The prominent steel magnate remarked that “During these times of continued economic uncertainty, let us not forget that despite the considerable challenge of the past few years, steel remains a global growth industry with plenty of potential and opportunity ahead. As the landscape has changed, we have to learn to live with a new level of volatility. That means figuring out how to live with shorter price cycles without losing focus on long-term strategy”. Very well said, but how do we prepare for this ?

For major steel producers investing in upstream integration by acquiring iron ore and coking coal mines strengthens their position in raw materials. Upstream integration is a critical part of a company’s strategy, and becoming one of the “haves”.

According to World Steel Association, crude steel production rose by just under 3 million tonnes month-on-month in May 2011. Most of the 64 countries reporting to the association produced more steel in May than in April. China produced 60.2 million tonnes of crude steel in May, up from 59 million tonnes in April and 55.9 million tonnes in May 2010. Japanese steel production appears to be recovering following the earthquake and tsunami on March 11. Japan’s steelmakers produced 9 million tones of steel in May, up from 8.4 million tones in April.
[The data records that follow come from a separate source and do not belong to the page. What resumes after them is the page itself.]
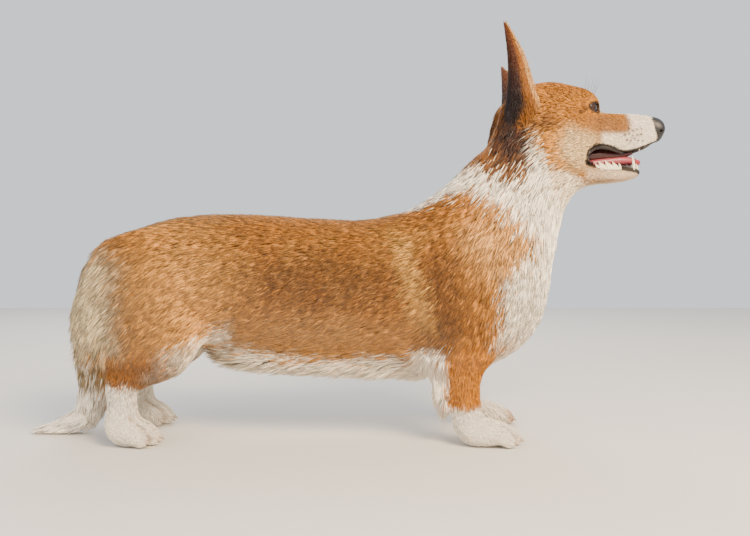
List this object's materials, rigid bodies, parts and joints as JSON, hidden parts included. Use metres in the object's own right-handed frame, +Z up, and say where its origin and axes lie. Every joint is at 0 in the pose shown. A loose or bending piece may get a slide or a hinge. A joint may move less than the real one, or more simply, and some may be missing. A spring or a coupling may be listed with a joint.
{
  "type": "pembroke welsh corgi",
  "caption": "Life-size Pembroke Welsh corgi standing in profile, head up, ears erect, mouth open, long tail hanging to the ground.",
  "frame": {"origin": "middle of the footprint of the bounding box, on the ground", "axes": "+X towards the nose, +Y to the dog's left, +Z up"},
  "size_m": [0.735, 0.1923, 0.4704],
  "materials": {
    "tan_fur": "dense dog coat, tan, soft sheen",
    "white_fur": "dense dog coat, white",
    "cream_fur": "long dog coat, white and cream",
    "rump_fur": "dense dog coat, pale tan",
    "pale_fur": "short dog coat, cream",
    "ear_fur": "short dog coat, dark tan",
    "jaw_fur": "short dog coat, cream",
    "tail_fur": "long dog coat, grey-brown",
    "nose_leather": "moist, finely grained",
    "tongue": "moist",
    "eye": "wet gloss"
  },
  "bodies": {
    "root": {"head": "tan_fur", "lower_jaw": "jaw_fur", "tongue": "tongue", "nose": "nose_leather", "eye_right": "eye", "eye_left": "eye", "ear_right": "ear_fur", "ear_left": "ear_fur", "neck": "white_fur", "chest": "cream_fur", "abdomen": "tan_fur", "rump": "rump_fur", "shoulder_right": "tan_fur", "thigh_right": "tan_fur", "front_leg_right": "tan_fur", "front_paw_right": "white_fur", "hind_leg_right": "pale_fur", "hind_paw_right": "white_fur", "shoulder_left": "tan_fur", "thigh_left": "tan_fur", "front_leg_left": "tan_fur", "front_paw_left": "white_fur", "hind_leg_left": "pale_fur", "hind_paw_left": "white_fur", "tail_upper": "tail_fur", "tail_tip": "white_fur"}
  },
  "joints": []
}
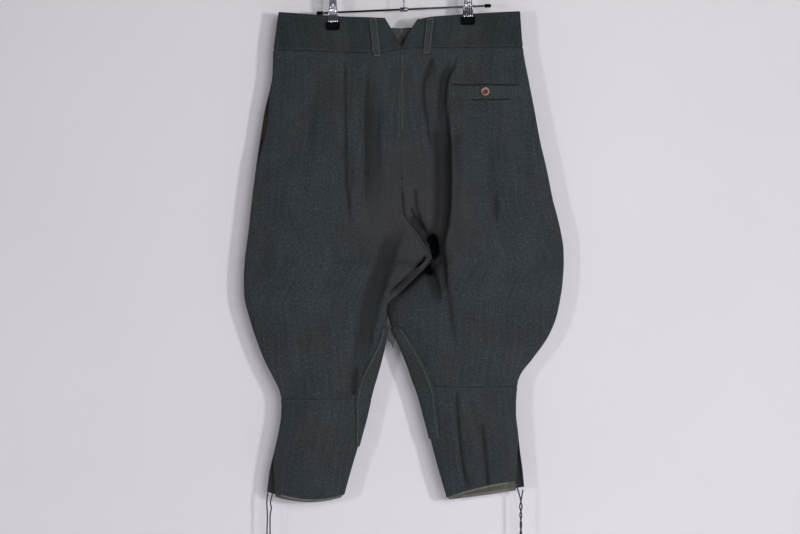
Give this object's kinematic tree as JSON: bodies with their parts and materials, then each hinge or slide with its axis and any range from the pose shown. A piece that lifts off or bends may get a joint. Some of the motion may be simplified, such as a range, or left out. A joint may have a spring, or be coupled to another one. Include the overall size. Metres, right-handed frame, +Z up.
{
  "type": "riding breeches on a clip hanger",
  "caption": "Heavy wool riding breeches with flared thighs, laced calves and a notched high waistband, hung from a clip hanger.",
  "frame": {"origin": "the point at the top of the hook's inside, where it rests on a rail", "axes": "+Z up, -Y the seat side of the breeches, +Y the fly side, +X the wearer's right"},
  "size_m": [0.592, 0.0795, 1.1825],
  "materials": {
    "wool": "matt coarse wool twill, slate grey-green, heathered",
    "lining": "matt plain cotton, pale olive",
    "facing": "matt cotton drill, rust brown",
    "lace": "round woven lace, grey-brown",
    "button": "horn brown, softly polished",
    "chrome": "bright plated steel",
    "rubber": "satin black"
  },
  "bodies": {
    "root": {"band_back_left": "wool", "back_left": "wool", "calf_back_left": "wool", "band_front_left": "wool", "front_left": "wool", "calf_front_left": "wool", "band_back_right": "wool", "back_right": "wool", "calf_back_right": "wool", "band_front_right": "wool", "front_right": "wool", "calf_front_right": "wool", "calf_lining_back_left": "lining", "calf_lining_front_left": "lining", "calf_lining_back_right": "lining", "calf_lining_front_right": "lining", "strapping_left": "wool", "strapping_right": "wool", "loop_back_left": "wool", "loop_back_right": "wool", "loop_front_left": "wool", "loop_front_right": "wool", "pocket_welt": "wool", "fly": "wool", "band_lining_left": "lining", "band_lining_right": "lining", "pocket_facing": "facing", "pocket_button": "button", "band_button": "button", "lace_left_front": "lace", "lace_left_back": "lace", "lace_right_back": "lace", "lace_right_front": "lace", "hanger_bar": "chrome", "hanger_ferrule": "chrome", "hanger_cap_left": "rubber", "hanger_cap_right": "rubber", "hanger_hook": "chrome", "clip_left_jaw_back": "chrome", "clip_left_boot_back": "rubber", "clip_left_jaw_front": "chrome", "clip_left_boot_front": "rubber", "clip_left_spring": "chrome", "clip_right_jaw_back": "chrome", "clip_right_boot_back": "rubber", "clip_right_jaw_front": "chrome", "clip_right_boot_front": "rubber", "clip_right_spring": "chrome"}
  },
  "joints": []
}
China Steel Corporation(CSC), Taiwan said that the risk of China producing too much steel for its needs remains a concern. The government and steel producers in China must coordinate “to control the outflow so it (excess steel) doesn’t disturb the market. China Steel Corporation is pursuing sustainable growth on both the supplier and customer sides of the business. The company has to secure raw materials in the most effective way possible, despite the great appetite for the same materials by competitors in China, it said. China Steel Corporation remarked “We need product, we need processes, and we need enabling technologies in order to serve our customers”. CSC wants to develop a “super steel” that creates a cleaner environment and a better life,” adding:”It sounds like a fairy tale, but we are doing it.”